I was taking it as [1000Amps of 120 Volt load] plus [500 amps of 240 volt load] = 240kva.
Pretty sure the / means "or" (after transformation), not "and". Since the next sentence says "most of the load is 120V single phase". Which would not be true if there were equal amounts of 120V and 240V loads.

Cheers, Wayne
 
Pretty sure the / means "or" (after transformation), not "and". Since the next sentence says "most of the load is 120V single phase". Which would not be true if there were equal amounts of 120V and 240V loads.

Cheers, Wayne
Well either way you can power bigger single phase loads with a scott-T and my understanding is as long as the two single phase loads are balanced the three phase side is as well.
So if the load is 120kVA then he's limited to 3 40kVA separate single phase systems (166A each)
But with a Scott-T two 60 kVA or two 250A feeders.
 
My understanding is with the Scott-T you can have two 120/240 single phase panels that present a fully balanced 3 phase load on the 480 side.

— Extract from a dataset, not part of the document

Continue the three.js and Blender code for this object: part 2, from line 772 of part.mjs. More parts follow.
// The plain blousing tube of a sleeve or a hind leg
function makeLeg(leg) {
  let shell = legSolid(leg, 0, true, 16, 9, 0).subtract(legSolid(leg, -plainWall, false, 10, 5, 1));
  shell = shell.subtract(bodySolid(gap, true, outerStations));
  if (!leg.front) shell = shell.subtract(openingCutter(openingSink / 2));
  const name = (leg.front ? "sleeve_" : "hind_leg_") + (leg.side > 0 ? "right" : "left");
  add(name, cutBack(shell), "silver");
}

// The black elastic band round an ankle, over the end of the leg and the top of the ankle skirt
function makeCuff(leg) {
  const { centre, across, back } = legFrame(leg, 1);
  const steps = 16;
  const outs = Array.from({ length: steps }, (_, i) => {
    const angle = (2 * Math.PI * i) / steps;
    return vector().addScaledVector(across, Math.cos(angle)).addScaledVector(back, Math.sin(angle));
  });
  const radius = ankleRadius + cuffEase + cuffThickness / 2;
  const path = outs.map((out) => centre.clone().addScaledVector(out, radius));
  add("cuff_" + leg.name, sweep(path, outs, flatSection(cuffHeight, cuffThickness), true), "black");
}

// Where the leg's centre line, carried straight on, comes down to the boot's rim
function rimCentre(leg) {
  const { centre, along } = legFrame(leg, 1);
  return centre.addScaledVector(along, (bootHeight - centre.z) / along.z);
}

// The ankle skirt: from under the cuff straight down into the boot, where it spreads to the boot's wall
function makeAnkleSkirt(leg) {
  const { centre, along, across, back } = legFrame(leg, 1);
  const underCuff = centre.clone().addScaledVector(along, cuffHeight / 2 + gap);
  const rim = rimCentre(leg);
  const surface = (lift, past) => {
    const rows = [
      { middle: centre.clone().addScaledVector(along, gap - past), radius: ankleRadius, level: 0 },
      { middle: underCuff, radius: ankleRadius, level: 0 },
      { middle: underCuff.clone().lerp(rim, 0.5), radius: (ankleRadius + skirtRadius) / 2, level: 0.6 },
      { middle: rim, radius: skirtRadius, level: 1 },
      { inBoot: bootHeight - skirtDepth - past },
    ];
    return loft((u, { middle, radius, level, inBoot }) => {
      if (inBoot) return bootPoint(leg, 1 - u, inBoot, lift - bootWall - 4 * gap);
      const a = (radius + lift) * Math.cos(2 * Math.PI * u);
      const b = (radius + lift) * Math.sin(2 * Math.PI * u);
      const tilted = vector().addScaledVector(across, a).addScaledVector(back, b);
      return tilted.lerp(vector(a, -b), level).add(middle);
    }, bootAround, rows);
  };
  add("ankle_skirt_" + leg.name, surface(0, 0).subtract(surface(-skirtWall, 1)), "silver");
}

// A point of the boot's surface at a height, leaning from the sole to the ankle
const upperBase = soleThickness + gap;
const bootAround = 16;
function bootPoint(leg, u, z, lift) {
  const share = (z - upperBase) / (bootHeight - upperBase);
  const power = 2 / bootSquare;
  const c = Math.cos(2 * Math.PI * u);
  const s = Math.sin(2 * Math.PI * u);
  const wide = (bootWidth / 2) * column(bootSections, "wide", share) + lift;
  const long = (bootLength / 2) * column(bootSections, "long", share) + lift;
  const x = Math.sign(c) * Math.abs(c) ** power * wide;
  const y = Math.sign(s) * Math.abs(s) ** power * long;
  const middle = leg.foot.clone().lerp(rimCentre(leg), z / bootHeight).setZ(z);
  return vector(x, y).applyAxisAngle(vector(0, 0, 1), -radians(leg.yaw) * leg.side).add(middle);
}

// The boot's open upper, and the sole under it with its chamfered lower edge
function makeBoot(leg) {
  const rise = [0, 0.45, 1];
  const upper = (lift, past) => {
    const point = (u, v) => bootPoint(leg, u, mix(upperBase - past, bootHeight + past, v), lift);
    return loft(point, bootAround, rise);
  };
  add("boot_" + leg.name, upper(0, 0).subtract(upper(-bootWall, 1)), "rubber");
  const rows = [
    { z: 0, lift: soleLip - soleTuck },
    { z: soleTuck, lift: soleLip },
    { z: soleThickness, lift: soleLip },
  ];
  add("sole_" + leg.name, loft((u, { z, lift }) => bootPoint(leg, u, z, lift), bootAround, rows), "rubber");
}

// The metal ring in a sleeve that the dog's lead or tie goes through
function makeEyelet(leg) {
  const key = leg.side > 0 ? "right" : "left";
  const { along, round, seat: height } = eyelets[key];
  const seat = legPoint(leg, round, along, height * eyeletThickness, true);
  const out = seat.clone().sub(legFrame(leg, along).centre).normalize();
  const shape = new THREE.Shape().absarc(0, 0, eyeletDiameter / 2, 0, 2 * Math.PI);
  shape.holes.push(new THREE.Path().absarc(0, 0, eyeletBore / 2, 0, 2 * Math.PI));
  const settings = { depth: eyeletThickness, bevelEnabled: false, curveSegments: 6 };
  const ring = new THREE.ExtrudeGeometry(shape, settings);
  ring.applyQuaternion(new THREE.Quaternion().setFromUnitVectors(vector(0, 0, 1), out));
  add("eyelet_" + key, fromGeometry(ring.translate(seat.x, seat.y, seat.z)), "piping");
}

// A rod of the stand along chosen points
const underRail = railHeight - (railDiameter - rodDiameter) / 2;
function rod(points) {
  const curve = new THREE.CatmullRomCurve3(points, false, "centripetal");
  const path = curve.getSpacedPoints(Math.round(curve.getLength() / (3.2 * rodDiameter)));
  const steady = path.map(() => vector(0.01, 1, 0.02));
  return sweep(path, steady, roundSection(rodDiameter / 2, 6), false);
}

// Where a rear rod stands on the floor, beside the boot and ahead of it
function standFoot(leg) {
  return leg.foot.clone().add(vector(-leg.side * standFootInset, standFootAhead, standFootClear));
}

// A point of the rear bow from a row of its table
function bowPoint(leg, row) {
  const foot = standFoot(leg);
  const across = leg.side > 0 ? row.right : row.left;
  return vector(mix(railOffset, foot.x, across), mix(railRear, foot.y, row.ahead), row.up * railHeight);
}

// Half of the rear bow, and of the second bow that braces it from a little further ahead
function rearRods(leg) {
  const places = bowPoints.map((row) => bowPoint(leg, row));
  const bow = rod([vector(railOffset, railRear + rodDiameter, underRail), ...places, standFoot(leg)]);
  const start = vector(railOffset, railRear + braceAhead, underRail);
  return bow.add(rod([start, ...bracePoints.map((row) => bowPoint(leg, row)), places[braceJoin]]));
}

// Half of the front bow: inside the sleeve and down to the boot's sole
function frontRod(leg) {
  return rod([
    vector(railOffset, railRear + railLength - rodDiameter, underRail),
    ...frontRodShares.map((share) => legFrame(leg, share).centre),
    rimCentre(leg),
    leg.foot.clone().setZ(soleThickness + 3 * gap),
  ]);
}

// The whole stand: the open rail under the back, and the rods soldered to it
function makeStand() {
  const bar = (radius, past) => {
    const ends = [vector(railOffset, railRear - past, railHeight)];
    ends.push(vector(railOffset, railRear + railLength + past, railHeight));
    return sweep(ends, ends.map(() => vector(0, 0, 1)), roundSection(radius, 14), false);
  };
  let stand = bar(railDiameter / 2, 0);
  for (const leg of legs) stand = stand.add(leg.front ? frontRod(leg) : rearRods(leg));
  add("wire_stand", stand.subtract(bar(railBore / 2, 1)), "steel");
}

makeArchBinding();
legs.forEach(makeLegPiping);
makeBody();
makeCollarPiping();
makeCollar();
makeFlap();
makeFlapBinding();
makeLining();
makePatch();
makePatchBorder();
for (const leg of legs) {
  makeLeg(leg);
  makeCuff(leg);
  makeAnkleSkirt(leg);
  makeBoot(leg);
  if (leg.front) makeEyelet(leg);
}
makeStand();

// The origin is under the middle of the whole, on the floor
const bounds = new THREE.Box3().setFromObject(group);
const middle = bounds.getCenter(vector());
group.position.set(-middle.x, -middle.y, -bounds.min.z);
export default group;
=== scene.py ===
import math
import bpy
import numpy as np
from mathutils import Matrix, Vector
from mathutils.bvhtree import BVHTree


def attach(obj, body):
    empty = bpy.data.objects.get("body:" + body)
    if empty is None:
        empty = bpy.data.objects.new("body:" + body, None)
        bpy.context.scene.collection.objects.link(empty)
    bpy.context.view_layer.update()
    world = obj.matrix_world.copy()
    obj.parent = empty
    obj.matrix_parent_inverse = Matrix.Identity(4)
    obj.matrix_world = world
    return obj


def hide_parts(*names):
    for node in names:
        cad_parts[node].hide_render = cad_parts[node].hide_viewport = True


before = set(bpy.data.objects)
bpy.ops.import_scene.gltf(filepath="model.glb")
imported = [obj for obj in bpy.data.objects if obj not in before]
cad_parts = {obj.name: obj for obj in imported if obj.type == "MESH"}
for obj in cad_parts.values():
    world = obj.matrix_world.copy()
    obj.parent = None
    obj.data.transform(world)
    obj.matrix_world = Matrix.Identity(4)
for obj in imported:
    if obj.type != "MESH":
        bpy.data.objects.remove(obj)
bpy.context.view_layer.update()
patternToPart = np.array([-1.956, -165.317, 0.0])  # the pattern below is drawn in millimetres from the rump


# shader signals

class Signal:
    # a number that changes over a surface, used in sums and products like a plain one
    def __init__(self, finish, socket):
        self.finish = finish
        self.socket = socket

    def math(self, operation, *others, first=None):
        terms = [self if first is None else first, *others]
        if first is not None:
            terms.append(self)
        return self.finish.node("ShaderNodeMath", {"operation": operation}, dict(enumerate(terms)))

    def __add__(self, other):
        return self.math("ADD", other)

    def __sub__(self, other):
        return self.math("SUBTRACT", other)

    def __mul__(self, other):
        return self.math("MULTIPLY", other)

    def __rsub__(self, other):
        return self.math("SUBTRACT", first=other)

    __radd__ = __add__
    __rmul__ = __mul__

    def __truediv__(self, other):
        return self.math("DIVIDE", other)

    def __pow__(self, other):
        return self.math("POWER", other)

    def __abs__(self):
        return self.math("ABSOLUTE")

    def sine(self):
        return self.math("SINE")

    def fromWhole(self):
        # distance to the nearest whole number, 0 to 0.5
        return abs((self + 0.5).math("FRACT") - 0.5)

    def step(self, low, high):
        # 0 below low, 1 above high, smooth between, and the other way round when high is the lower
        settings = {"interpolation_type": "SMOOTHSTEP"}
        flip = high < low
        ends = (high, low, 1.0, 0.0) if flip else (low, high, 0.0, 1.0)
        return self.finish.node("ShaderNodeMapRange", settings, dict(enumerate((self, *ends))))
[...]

If you have two balanced single phase loads, connected to a Scott-T, then that is essentially a two phase load being converted to a 3 phase load, and could be balanced.

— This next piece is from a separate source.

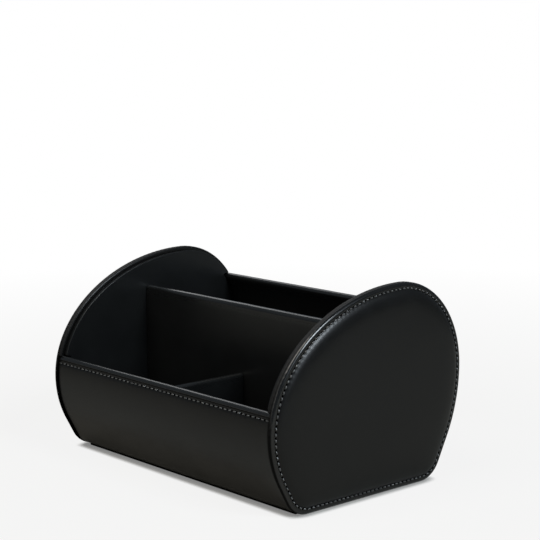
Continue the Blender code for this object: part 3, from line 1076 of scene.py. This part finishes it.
def one_stitch(name, length, radius):
    """A stitch along X with its bow towards +Z."""
    piece = new_piece(name, bpy.ops.mesh.primitive_cylinder_add, vertices=8, radius=radius,
                      depth=length, end_fill_type="NGON")
    pick("edges", lambda edge: abs(edge.verts[0].co.z - edge.verts[1].co.z) > length / 2)
    bpy.ops.mesh.subdivide(number_cuts=5)
    close_piece()
    side, up, along = coordinates(piece).T
    share = np.abs(along) / (length / 2)
    slim = np.sqrt(np.clip(1 - share ** 5, 0.12, 1))
    bow = STITCH_BOW * (0.55 - share ** 2.4)
    set_places(piece, np.stack([along, side * slim, up * slim + bow], axis=1))
    return finish_form(piece)


def lay_thread(name, stitch, seats, seed):
    """Copy the stitch to each (place, direction, normal) seat, and join the copies."""
    copies = []
    for index, (place, way, normal) in enumerate(seats):
        turn = Matrix((way, normal.cross(way), normal)).transposed().to_4x4()
        lean = 0.035 * noise.noise(Vector((index * 1.37, seed, 0)))
        copy = copy_of(stitch)
        copy.data.transform(Matrix.Translation(place) @ turn @ Matrix.Rotation(lean, 4, "Z"))
        copies.append(copy)
    only(copies[0])
    for copy in copies:
        copy.select_set(True)
    bpy.ops.object.join()
    thread = bpy.context.active_object
    thread.name = name
    return thread


# %% Thread of the caps and walls
CAP_STITCH_SINK = 0.00014
WALL_STITCH_SINK = 0.00012
cap_stitch = one_stitch("cap_stitch", *CAP_STITCH_SIZE)
wall_stitch = one_stitch("wall_stitch", *WALL_STITCH_SIZE)


def cap_thread(name, hand, seed):
    seats = []
    for index in range(CAP_STITCHES):
        place, way = STITCH_TRACK.place((index + 0.5) * CAP_PITCH)
        x = hand * (CAP_FLANGE_X - CAP_STITCH_SINK)
        seats.append((Vector((x, place.y, place.z)), way, Vector((hand, 0, 0))))
    return lay_thread(name, cap_stitch, seats, seed)


def wall_thread(name, side, seed):
    point, normal = stitch_row(side)
    xs = [WALL_PITCH * index - CAP_INSIDE_X for index in range(WALL_GAPS + 1)]
    places = [point + Vector((x, 0, 0)) - WALL_STITCH_SINK * normal for x in xs]
    return lay_thread(name, wall_stitch, [(place, Vector((1, 0, 0)), normal) for place in places], seed)


right_thread = cap_thread("right_cap_thread", 1, 1)
left_thread = cap_thread("left_cap_thread", -1, 2)
front_thread = wall_thread("front_wall_thread", FRONT, 3)
back_thread = wall_thread("back_wall_thread", REAR, 4)
bpy.data.objects.remove(cap_stitch)
bpy.data.objects.remove(wall_stitch)
print("thread faces:", len(right_thread.data.polygons), len(front_thread.data.polygons))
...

But if only one of those single phase panels was actually loaded, then the 3 phase would not be balanced loading.

Jon
 
Forty years ago I was told by an industry expert at Sorgel, div of Square D, that winding configuration was not practical in an inexpensive dry type transformer, although it would work in a generator.
Generators were where I have seen that connection. One of many that can be used with a 12 lead machine, and it does load 3 windings when supplying single phase loads.